README.md 4.4 KB

CosyVoice2 LLM Reinforcement Learning Recipe

This recipe demonstrates how to fine-tune the CosyVoice2 large language model with reinforcement learning algorithms—specifically GRPO—using the veRL framework. Our experiments show that applying GRPO reduces the character error rate (CER) on the CosyVoice3 zero_shot_zh set from 4.08% to 3.36%.

Table of Contents

Environment Setup

We recommend using the pre-built Docker image below. Alternatively, you can manually install the dependencies following the Dockerfile.

docker pull soar97/verl:app-verl0.4-vllm0.8.5-mcore0.12.2-te2.2

If Docker is not available, you can refer to run.sh stage -2 to install the dependencies locally.

Data Preparation

prepare_data.py expects a JSON/JSONL file with at least the following schema:

{
  "text": "An example sentence to be synthesized."
}

You can download the JSONL files from the metadata directory of the SparkAudio/voxbox dataset on Hugging Face.

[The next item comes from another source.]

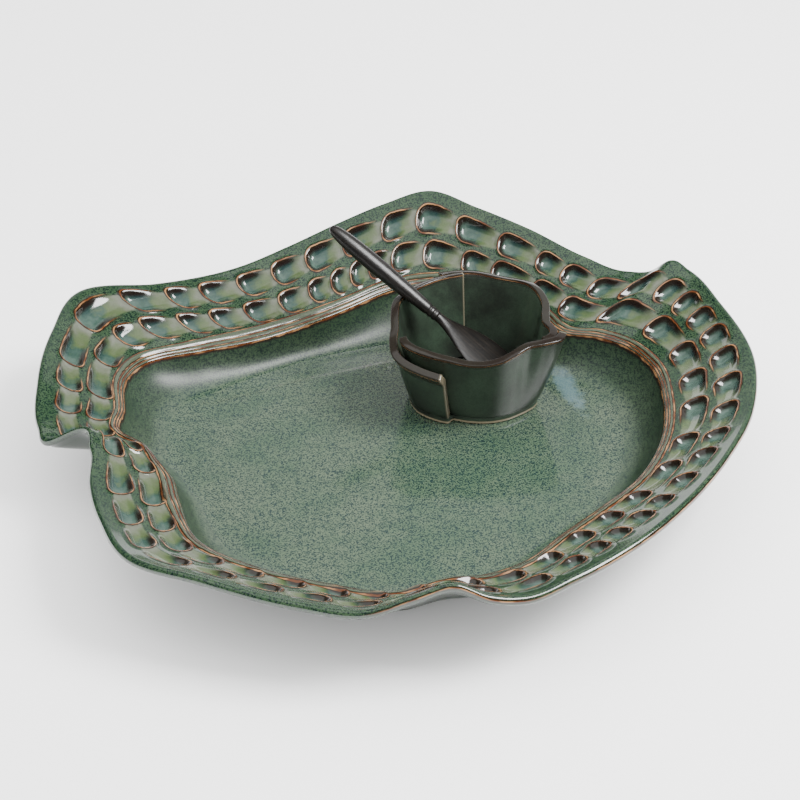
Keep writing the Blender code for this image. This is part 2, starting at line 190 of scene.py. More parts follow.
def around(stations, column, bearings):
    """Smooth closed curve through one column of the stations, read at bearings in degrees."""
    at = np.array([row[0] for row in stations], float)
    value = np.array([row[column] for row in stations], float)
    at = np.concatenate((at[-2:] - 360.0, at, at[:3] + 360.0))
    value = np.concatenate((value[-2:], value, value[:3]))
    slope = np.gradient(value, at)
    where = (np.asarray(bearings, float) - at[1]) % 360.0 + at[1]
    left = np.clip(np.searchsorted(at, where, side="right") - 1, 0, len(at) - 2)
    return hermite(at, value, slope, left, where)


def hermite(at, value, slope, left, where):
    """Cubic between two stations that keeps the slope at both."""
    span = at[left + 1] - at[left]
    t = (where - at[left]) / span
    rise = value[left] * (2 * t**3 - 3 * t**2 + 1) + value[left + 1] * (3 * t**2 - 2 * t**3)
    lean = slope[left] * (t**3 - 2 * t**2 + t) + slope[left + 1] * (t**3 - t**2)
    return rise + lean * span


def smooth_step(low, high, x):
    """0 at low, 1 at high and smooth between; low may be the larger."""
    t = np.clip((x - low) / (high - low), 0.0, 1.0)
    return t * t * (3.0 - 2.0 * t)


def rim_section(share):
    """Radius and height of the thrown rim's top at shares of its width."""
    bend = (1 - RIM_FLARE) * share + RIM_FLARE * share**2
    return (SHOULDER_RADIUS + (RIM_RADIUS - SHOULDER_RADIUS) * share,
            SHOULDER_HEIGHT + (RIM_HEIGHT - SHOULDER_HEIGHT) * bend)


def thrown_profile():
    """Half section of the round dish, as radius, height and whether the stretch is combed."""
    rows = [(FLOOR_RADIUS * share, FLOOR_HEIGHT, False) for share in np.linspace(0, 0.96, 10)]
    for turn in np.linspace(0.0, WALL_TURN, 10):
        out = math.sin(turn) / math.sin(WALL_TURN)
        up = (1 - math.cos(turn)) / (1 - math.cos(WALL_TURN))
        rows.append((FLOOR_RADIUS + (SHOULDER_RADIUS - FLOOR_RADIUS) * out,
                     FLOOR_HEIGHT + (SHOULDER_HEIGHT - FLOOR_HEIGHT) * up, False))
    rows = [row for row in rows if row[0] < SHOULDER_RADIUS - 0.0045]
    for step in np.linspace(-0.0042, 0.0, 9)[:-1]:
        out = 1 + step / (SHOULDER_RADIUS - FLOOR_RADIUS)
        turn = math.asin(out * math.sin(WALL_TURN))
        up = (1 - math.cos(turn)) / (1 - math.cos(WALL_TURN))
        rows.append((SHOULDER_RADIUS + step,
                     FLOOR_HEIGHT + (SHOULDER_HEIGHT - FLOOR_HEIGHT) * up, True))
    lip = LIP_THICKNESS / 2
    top_share = 1 - lip / (RIM_RADIUS - SHOULDER_RADIUS)
    shares = np.concatenate((np.linspace(0.0, 0.17, 15)[:-1], np.linspace(0.17, top_share, 48)))
    for share in shares:
        radius, height = rim_section(share)
        rows.append((radius, height, True))
    edge_r, edge_z = rows[-1][:2]
    for turn in np.radians((25, 50, 75, 100, 130, 155)):
        rows.append((edge_r + lip * math.sin(turn), edge_z - lip + lip * math.cos(turn), True))
    rows.append((edge_r - lip * 0.2, edge_z - LIP_THICKNESS, True))
    for share in (0.86, 0.72, 0.58, 0.44, 0.30, 0.15):
        radius, height = rim_section(share)
        thick = WALL_THICKNESS + (LIP_THICKNESS - WALL_THICKNESS) * share
        rows.append((radius + 0.3 * thick, height - thick, False))
    foot_top = FLOOR_HEIGHT - FLOOR_THICKNESS
    drop = SHOULDER_HEIGHT - WALL_THICKNESS - foot_top
    outer = SHOULDER_RADIUS + 0.5 * WALL_THICKNESS
    inner = FLOOR_RADIUS + 0.2 * WALL_THICKNESS
    for out, up in ((1.0, 1.0), (0.90, 0.77), (0.80, 0.58), (0.67, 0.40), (0.52, 0.25),
                    (0.36, 0.12), (0.20, 0.04), (0.0, 0.0)):
        rows.append((inner + (outer - inner) * out, foot_top + drop * up, False))
    ring = FOOT_RADIUS - FOOT_WIDTH
    for radius, height in ((FOOT_RADIUS + 2 * FOOT_BEVEL, foot_top), (FOOT_RADIUS, FOOT_BEVEL),
                           (FOOT_RADIUS - 0.3 * FOOT_BEVEL, 0.3 * FOOT_BEVEL),
                           (FOOT_RADIUS - FOOT_BEVEL, 0.0), (ring + FOOT_BEVEL, 0.0),
                           (ring + 0.3 * FOOT_BEVEL, 0.3 * FOOT_BEVEL), (ring, FOOT_BEVEL),
                           (ring - FOOT_BEVEL, foot_top), (ring * 0.75, foot_top),
                           (ring * 0.5, foot_top), (ring * 0.25, foot_top), (0.0, foot_top)):
        rows.append((radius, height, False))
    return rows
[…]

Stage 0 converts raw JSONL files into the parquet format expected by veRL:

bash run.sh 0 0

Create two JSONL files—train.jsonl and test.jsonl.
The script will then generate two Parquet files:

data/parquet_tiny/train.parquet
data/parquet_tiny/test.parquet

Each sample is automatically wrapped into a CosyVoice2-style prompt so that the LLM learns to output CosyVoice2 speech tokens.

Reward Function & ASR Server

To compute rewards, we run a lightweight server that:

  1. Converts generated speech tokens back to a 16 kHz waveform with the CosyVoice2 pretrained U-Net model.
  2. Transcribes the waveform with SenseVoice ASR.
  3. Calculates the pinyin-level error rate relative to the ground-truth text and maps it to a score between 0 and 1.

Start the server (stage 1) in a dedicated terminal or on a separate GPU:

bash run.sh 1 1
# Triton server listens on ports 8000/8001/8002

The custom reward implementation is located in reward_tts.py and calls the server to obtain the reward score.

Training

Run stage 2 to start GRPO training:

bash run.sh 2 2

Key CLI arguments passed to verl.trainer.main_ppo:

  • algorithm.adv_estimator=grpo – use GRPO instead of PPO.
  • data.train_files=data/parquet_aishell3/train.parquet and data.val_files=data/parquet_aishell3/test.parquet
  • custom_reward_function.path=reward_tts.py – custom reward function described above.

Adjust CUDA_VISIBLE_DEVICES, batch sizes, and other hyperparameters to match your hardware.

[!TIP] Note: the lm_head bias is disabled during training to make the model compatible with VLLM and Transformers' Qwen model.

Evaluation

After training is complete, collect the sharded FSDP weights and export a Hugging Face-style checkpoint (stage 3):

bash run.sh 3 3   # merges weights into $llm_path/merged_hf_model

You can then evaluate the model on the CosyVoice3 zero-shot Chinese test set (stage 4):

bash run.sh 4 4

This command launches distributed inference via infer_dataset.py and computes WER with scripts/compute_wer.sh.

[!TIP] The script also supports the Seed-TTS test set by setting dataset=test_zh.

Export Model

To use the RL-trained model with the official CosyVoice repository:

bash run.sh 5 5

The script converts the Hugging Face checkpoint back into the format expected by the CosyVoice repository.

[!TIP] However, we observed a slight accuracy drop when using the RL-trained model after conversion, compared with the Hugging Face format.

Results

Model Seed-TTS test_zh CER CosyVoice3 zero_shot_zh CER Comment
CosyVoice2 LLM (official) 1.45% 4.08% See the paper
CosyVoice2 LLM + GRPO 1.37% 3.36% See the decoding results, Hugging Face-format model

Acknowledgement

This work was inspired by the implementation in ch-tts-llasa-rl-grpo.